In a few years my explorations would take me across the border to Nogales, Sonora. I sought out backstreet places selling hot, fragrant corn tortillas in tall stacks, wrapped up tight in white paper; I looked for the small shops that carried homemade, stretchy cheese to go on those tortillas. I’d stop into a shabby hotel and make my way back to the kitchen, run by a Chinese family, where I could order the absolute best chicken tacos in the city. I learned the difference between mayonnaise and Mexican crema (barely even related, except in appearance).

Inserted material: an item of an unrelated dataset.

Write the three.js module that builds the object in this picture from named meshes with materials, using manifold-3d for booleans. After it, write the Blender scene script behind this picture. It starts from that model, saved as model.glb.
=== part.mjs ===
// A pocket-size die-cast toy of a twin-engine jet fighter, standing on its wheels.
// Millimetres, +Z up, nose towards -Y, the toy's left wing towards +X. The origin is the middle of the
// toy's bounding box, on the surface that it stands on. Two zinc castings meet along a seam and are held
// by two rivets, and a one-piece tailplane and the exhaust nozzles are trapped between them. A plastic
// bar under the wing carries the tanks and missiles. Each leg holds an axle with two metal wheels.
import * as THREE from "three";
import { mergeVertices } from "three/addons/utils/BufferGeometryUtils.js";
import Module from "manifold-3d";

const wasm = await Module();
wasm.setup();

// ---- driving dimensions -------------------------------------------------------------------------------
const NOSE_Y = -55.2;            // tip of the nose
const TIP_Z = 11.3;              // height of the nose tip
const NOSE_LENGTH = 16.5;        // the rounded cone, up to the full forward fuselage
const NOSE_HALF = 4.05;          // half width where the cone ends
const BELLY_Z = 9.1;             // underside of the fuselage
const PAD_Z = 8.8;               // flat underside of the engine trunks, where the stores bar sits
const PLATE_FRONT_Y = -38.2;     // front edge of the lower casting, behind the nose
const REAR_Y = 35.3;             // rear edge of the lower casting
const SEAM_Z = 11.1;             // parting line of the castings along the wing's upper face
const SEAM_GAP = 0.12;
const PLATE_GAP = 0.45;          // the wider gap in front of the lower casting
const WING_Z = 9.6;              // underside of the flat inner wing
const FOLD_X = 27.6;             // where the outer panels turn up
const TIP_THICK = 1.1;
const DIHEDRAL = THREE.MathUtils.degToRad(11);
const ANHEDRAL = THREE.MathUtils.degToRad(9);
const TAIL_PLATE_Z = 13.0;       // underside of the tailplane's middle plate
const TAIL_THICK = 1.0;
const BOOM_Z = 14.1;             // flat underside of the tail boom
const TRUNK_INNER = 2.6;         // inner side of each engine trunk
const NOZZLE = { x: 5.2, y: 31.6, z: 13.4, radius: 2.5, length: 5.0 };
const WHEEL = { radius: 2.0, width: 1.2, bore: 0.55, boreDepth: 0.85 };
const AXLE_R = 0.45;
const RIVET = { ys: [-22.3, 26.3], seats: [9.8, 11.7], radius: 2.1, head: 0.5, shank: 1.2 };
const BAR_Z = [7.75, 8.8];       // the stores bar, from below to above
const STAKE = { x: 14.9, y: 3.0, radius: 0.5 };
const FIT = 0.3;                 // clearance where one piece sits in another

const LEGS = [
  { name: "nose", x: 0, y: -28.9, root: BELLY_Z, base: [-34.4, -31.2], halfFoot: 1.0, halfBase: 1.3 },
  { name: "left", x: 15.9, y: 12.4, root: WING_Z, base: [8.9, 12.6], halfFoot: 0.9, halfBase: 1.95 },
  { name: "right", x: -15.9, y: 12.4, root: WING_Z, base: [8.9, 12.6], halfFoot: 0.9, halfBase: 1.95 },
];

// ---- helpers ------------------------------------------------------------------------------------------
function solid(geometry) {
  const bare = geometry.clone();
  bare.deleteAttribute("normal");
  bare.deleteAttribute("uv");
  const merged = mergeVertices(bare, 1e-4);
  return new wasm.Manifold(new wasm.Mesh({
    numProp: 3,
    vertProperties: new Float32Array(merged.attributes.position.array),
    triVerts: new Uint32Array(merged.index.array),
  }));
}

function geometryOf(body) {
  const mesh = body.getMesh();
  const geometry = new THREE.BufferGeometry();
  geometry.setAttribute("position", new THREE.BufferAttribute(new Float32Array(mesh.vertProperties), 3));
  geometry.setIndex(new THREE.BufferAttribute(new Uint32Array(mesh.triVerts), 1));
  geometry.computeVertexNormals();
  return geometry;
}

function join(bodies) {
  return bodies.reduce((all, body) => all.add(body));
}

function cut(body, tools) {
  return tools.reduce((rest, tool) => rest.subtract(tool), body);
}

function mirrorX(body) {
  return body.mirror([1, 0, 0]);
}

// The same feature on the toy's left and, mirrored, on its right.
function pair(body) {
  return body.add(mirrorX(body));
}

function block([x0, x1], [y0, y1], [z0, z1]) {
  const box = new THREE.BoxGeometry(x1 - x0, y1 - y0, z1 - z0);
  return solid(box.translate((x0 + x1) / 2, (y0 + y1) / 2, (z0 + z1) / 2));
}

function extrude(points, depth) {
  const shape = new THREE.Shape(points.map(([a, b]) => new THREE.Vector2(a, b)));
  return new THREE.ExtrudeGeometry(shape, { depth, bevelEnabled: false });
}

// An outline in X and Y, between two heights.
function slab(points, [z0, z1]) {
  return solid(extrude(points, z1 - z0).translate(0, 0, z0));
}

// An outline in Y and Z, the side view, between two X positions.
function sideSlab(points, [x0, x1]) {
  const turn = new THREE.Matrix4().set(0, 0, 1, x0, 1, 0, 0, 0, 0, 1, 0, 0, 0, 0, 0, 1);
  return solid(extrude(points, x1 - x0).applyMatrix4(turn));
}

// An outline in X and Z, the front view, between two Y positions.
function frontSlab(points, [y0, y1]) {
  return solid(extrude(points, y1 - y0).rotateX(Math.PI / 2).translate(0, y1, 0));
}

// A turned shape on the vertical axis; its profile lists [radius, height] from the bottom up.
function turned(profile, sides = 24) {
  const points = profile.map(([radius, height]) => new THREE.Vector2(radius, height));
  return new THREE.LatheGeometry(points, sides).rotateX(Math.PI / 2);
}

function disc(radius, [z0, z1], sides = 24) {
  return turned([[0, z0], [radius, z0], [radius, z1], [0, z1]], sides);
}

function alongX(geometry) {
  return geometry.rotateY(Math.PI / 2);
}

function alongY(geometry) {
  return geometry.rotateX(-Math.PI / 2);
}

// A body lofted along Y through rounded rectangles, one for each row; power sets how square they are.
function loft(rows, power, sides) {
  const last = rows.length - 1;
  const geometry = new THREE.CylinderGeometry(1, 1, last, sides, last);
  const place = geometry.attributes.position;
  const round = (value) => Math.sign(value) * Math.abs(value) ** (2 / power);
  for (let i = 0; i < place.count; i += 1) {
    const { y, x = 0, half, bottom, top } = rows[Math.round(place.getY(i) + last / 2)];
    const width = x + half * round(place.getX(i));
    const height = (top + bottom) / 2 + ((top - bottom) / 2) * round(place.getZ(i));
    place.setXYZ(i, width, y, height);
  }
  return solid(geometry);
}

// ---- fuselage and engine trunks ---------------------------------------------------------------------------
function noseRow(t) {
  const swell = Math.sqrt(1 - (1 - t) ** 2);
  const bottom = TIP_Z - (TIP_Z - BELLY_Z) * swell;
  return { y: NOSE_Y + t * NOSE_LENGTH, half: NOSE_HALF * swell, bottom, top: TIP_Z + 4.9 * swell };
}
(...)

Our senses awaken to that which is new. They are dulled by the steady thump of the ordinary. We forget that they are given us as a birthright, as tools for our explorations. Even those missing one or another of the senses, sight or hearing, often are compensated by having another one sharpen. We are the ones who ultimately decide whether we’re going to use and appreciate them, or misuse and lose them.

In the realm of taste, it doesn’t mean seeking out more and more extraordinary flavors or more expensive items off restaurant menus, or more exotic locales in which to dine. A few evenings ago, as we watched a movie, my husband left the room, returning minutes later with freshly popped popcorn in a steel bowl. I might have had microwave popcorn at work sometime over the past year or stunningly overpriced, lukewarm popcorn at a movie theater. But this was really good popcorn. As I put my face down toward the bowl to inhale the buttery scent, the warmth of it came up at me like breath. A simple thing, but oh, so good.